I had to leave the good stuff for the end to keep you reading. Ryan Merkley turns 18 years old in August of this year and his skill and statistics turned heads leading up to the draft. Not only does Merkley project to have the only positive WAR per 82 games of all the Sharks’ defense prospects, but his projected wins above replacement ranks fourth among all 2018 drafted defenders. Only Rasmus Dahlin, Evan Bouchard, and Ty Smith project to have a bigger impact. Merkley is also the only Sharks defense prospect with higher than a 50 percent chance of making the NHL. His 78 percent likelihood ranks fourth again among all 2018 drafted defenders, trailing only Dahlin, Smith, and Adam Boqvist. Merkley is in rarefied air not just among Sharks prospects, but among prospects drafted this year, period.
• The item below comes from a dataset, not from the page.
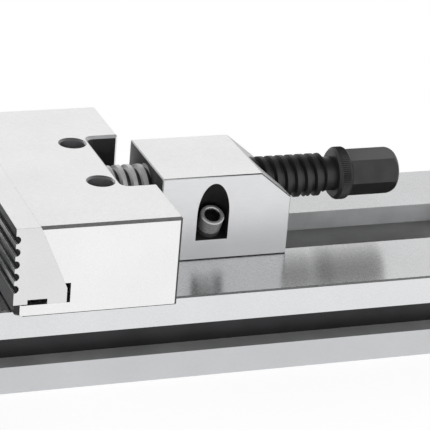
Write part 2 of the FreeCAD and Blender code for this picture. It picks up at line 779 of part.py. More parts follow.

The sad truth about the Sharks’ blueline prospects is that they are far from the swashbuckling marauders the team and fans hope might roam lower leagues awaiting their chance at NHL glory. Unfortunately, that assertion comes as no surprise. We have to go back to the 2005 second-round pick of Marc-Edouard Vlasic before we can find any early-round defense successes. Dylan DeMelo and Joakim Ryan, like Jason Demers and Justin Braun before them, bucked trends on their weird and winding ways here, but constantly relying on sixth-round picks to worm their way into NHL contention is not a sound strategy. Whatever the reason, the organization has simply not had selected defenders well. This crop seems to be no different, with the exception of Merkley.

The organization must do all they can to pave the young, talented defender’s path forward. If everything goes well, he’ll be seeing regular NHL time by the 2020-21 season.